● PROBLEM TO SOLVE: Look below for the line containing "doc.recompute()" and the line containing "zip(*points))), Vector(map(max, zip(*points)))"; repeat exactly those two lines and all lines between them, and nothing else.

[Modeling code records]
>>>>
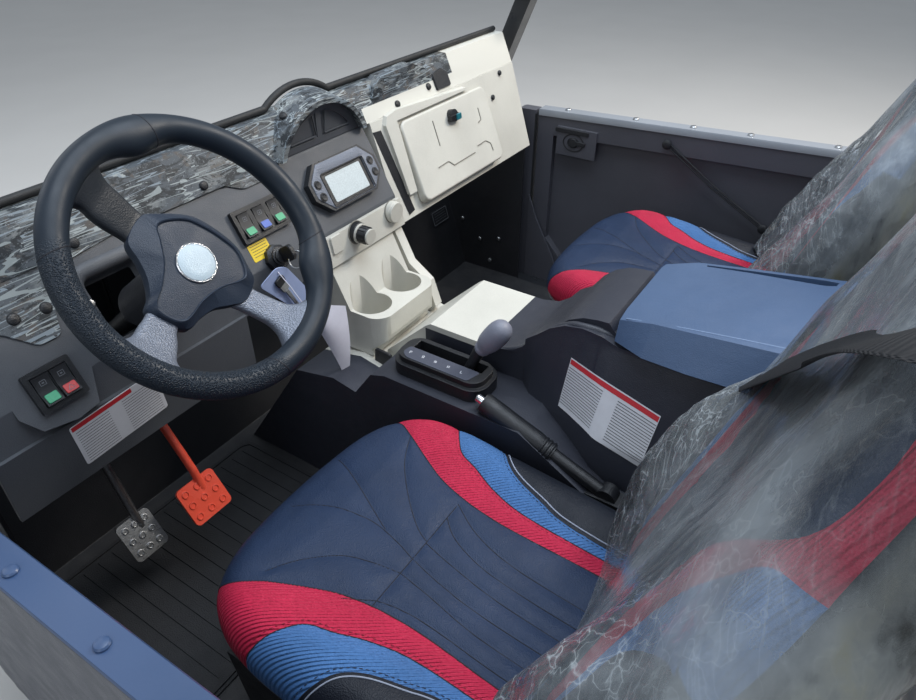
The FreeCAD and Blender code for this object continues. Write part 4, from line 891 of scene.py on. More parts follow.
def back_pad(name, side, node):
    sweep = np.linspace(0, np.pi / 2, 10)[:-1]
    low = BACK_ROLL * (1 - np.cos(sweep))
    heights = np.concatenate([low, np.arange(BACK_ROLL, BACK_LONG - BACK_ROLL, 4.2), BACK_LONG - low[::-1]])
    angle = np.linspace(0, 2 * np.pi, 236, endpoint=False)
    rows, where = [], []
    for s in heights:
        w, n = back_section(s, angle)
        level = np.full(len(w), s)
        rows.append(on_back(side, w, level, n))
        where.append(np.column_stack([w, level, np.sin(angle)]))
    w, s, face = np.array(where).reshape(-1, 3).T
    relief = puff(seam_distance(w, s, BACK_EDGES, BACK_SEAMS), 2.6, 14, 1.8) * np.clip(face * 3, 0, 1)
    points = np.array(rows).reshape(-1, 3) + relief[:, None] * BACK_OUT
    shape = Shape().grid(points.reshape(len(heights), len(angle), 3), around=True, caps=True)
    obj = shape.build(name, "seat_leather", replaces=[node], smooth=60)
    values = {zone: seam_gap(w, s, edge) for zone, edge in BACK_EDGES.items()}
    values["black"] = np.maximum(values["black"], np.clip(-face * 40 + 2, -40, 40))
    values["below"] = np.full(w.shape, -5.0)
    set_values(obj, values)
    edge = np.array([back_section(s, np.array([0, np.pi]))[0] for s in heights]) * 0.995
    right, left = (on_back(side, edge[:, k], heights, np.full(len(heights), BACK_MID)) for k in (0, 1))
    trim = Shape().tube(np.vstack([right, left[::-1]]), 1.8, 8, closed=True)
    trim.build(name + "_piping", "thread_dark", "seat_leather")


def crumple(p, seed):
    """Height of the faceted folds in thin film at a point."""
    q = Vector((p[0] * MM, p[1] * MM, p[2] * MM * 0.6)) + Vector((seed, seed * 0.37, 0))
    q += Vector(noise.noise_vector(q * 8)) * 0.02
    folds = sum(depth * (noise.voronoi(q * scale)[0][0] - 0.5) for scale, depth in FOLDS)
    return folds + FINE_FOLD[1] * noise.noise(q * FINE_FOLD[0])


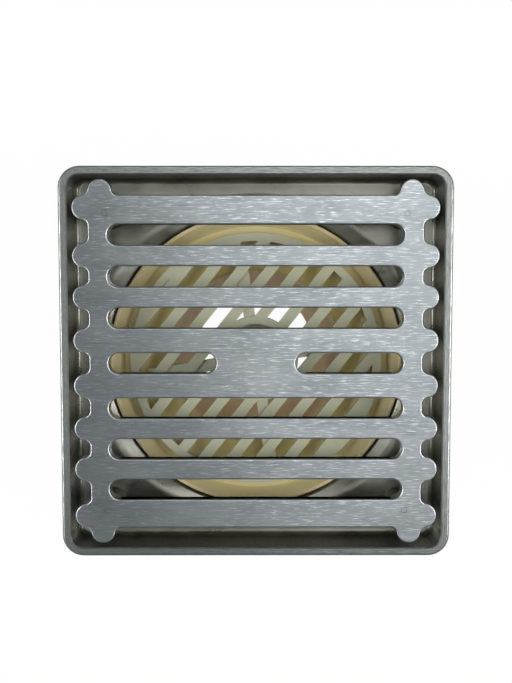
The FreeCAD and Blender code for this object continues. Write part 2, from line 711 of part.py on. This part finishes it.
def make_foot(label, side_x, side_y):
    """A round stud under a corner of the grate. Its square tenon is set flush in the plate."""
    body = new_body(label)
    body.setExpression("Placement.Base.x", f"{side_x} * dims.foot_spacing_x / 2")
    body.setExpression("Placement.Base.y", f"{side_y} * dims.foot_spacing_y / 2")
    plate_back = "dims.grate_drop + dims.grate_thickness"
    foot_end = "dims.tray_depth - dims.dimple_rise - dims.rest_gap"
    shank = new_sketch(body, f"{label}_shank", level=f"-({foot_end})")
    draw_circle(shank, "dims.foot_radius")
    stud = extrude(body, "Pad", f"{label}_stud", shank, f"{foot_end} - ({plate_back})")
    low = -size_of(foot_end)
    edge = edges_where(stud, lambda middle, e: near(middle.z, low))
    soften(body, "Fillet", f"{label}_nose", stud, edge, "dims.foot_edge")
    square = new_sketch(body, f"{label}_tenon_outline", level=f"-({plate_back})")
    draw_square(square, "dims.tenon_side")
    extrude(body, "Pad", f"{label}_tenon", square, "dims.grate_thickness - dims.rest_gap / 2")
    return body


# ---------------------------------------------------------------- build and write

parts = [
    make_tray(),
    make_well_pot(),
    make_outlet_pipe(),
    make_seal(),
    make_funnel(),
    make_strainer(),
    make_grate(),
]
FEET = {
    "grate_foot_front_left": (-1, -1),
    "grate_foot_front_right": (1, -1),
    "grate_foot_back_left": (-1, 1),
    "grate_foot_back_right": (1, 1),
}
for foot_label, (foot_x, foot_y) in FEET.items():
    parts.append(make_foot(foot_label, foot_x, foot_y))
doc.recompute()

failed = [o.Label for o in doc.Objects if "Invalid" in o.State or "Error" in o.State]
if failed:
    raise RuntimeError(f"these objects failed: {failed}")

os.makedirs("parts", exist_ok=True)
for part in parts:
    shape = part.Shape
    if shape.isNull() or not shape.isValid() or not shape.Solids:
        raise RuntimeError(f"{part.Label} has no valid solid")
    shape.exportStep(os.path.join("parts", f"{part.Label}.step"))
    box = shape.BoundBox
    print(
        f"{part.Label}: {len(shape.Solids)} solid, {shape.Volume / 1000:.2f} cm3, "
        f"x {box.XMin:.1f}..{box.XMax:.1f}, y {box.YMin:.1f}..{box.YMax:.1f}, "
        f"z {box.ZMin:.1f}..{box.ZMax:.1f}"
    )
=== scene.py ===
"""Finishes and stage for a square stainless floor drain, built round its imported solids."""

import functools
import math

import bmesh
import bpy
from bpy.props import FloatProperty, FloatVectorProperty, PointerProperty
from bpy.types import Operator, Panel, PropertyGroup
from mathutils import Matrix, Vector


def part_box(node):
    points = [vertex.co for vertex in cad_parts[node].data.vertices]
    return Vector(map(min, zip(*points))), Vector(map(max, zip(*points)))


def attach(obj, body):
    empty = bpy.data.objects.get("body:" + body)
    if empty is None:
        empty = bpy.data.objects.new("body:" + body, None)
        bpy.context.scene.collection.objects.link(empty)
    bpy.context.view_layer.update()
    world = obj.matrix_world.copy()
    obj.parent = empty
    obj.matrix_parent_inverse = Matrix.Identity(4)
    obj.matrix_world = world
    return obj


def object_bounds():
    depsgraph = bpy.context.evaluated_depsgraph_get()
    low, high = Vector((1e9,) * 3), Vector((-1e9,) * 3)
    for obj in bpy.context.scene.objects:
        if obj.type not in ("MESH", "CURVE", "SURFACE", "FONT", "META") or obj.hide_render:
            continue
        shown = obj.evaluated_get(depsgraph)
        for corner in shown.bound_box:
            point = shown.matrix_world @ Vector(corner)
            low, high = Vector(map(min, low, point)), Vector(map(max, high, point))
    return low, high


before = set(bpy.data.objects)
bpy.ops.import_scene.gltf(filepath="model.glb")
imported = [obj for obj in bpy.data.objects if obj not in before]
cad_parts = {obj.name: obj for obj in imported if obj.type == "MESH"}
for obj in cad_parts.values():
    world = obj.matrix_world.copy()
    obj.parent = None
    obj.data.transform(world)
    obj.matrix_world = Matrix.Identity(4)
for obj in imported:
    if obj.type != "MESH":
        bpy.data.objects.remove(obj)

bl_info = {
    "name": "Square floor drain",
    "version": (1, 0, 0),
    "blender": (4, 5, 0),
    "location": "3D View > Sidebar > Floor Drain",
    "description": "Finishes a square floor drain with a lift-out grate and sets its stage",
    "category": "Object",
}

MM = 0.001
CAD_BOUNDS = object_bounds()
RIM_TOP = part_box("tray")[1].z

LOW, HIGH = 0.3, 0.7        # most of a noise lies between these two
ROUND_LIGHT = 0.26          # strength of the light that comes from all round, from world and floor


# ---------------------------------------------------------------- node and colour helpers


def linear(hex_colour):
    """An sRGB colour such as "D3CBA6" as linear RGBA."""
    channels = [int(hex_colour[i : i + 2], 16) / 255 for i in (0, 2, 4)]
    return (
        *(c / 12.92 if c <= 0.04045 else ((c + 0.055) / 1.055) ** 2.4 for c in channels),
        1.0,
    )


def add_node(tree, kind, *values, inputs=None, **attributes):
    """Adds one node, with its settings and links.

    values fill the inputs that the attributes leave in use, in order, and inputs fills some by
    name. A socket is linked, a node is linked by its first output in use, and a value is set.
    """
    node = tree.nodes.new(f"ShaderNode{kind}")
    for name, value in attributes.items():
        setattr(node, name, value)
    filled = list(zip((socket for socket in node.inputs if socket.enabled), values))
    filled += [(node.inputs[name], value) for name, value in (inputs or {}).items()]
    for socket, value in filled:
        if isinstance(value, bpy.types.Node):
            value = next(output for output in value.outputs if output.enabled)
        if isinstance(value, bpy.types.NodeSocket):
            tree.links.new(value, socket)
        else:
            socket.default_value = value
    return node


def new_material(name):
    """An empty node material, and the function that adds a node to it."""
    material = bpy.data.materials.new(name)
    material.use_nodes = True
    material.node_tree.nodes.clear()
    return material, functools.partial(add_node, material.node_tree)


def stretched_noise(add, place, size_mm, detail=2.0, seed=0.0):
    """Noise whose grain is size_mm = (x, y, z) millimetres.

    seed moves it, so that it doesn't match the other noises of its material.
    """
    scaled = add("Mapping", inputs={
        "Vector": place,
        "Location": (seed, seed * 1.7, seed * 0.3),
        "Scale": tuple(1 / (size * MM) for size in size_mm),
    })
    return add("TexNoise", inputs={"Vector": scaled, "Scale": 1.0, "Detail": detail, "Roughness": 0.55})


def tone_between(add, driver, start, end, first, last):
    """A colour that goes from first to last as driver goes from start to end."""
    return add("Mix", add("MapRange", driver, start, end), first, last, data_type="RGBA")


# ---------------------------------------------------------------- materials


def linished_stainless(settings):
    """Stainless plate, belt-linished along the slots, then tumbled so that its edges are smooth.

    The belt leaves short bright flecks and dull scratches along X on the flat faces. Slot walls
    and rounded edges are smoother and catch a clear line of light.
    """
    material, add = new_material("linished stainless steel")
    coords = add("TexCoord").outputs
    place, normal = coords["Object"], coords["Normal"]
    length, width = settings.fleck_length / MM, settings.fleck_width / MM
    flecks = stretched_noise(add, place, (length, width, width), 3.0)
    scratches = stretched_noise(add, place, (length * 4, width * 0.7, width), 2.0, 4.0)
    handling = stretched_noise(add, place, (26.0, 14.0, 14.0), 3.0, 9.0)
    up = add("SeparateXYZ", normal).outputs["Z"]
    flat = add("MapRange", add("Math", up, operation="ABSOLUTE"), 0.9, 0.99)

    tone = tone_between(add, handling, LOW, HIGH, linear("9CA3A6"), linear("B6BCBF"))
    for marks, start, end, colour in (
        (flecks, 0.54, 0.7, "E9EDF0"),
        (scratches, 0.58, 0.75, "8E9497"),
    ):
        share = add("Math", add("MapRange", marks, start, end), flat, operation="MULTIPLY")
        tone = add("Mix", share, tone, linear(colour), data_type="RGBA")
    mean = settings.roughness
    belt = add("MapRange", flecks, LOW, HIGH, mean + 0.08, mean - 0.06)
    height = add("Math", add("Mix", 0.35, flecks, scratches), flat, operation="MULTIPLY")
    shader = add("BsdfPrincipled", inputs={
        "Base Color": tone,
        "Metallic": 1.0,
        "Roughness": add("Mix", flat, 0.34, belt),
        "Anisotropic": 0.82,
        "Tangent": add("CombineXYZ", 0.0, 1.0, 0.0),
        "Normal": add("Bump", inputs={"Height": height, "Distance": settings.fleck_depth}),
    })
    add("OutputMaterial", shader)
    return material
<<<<
● SOLVED EXERCISE:
doc.recompute()

failed = [o.Label for o in doc.Objects if "Invalid" in o.State or "Error" in o.State]
if failed:
    raise RuntimeError(f"these objects failed: {failed}")

os.makedirs("parts", exist_ok=True)
for part in parts:
    shape = part.Shape
    if shape.isNull() or not shape.isValid() or not shape.Solids:
        raise RuntimeError(f"{part.Label} has no valid solid")
    shape.exportStep(os.path.join("parts", f"{part.Label}.step"))
    box = shape.BoundBox
    print(
        f"{part.Label}: {len(shape.Solids)} solid, {shape.Volume / 1000:.2f} cm3, "
        f"x {box.XMin:.1f}..{box.XMax:.1f}, y {box.YMin:.1f}..{box.YMax:.1f}, "
        f"z {box.ZMin:.1f}..{box.ZMax:.1f}"
    )
=== scene.py ===
"""Finishes and stage for a square stainless floor drain, built round its imported solids."""

import functools
import math

import bmesh
import bpy
from bpy.props import FloatProperty, FloatVectorProperty, PointerProperty
from bpy.types import Operator, Panel, PropertyGroup
from mathutils import Matrix, Vector


def part_box(node):
    points = [vertex.co for vertex in cad_parts[node].data.vertices]
    return Vector(map(min, zip(*points))), Vector(map(max, zip(*points)))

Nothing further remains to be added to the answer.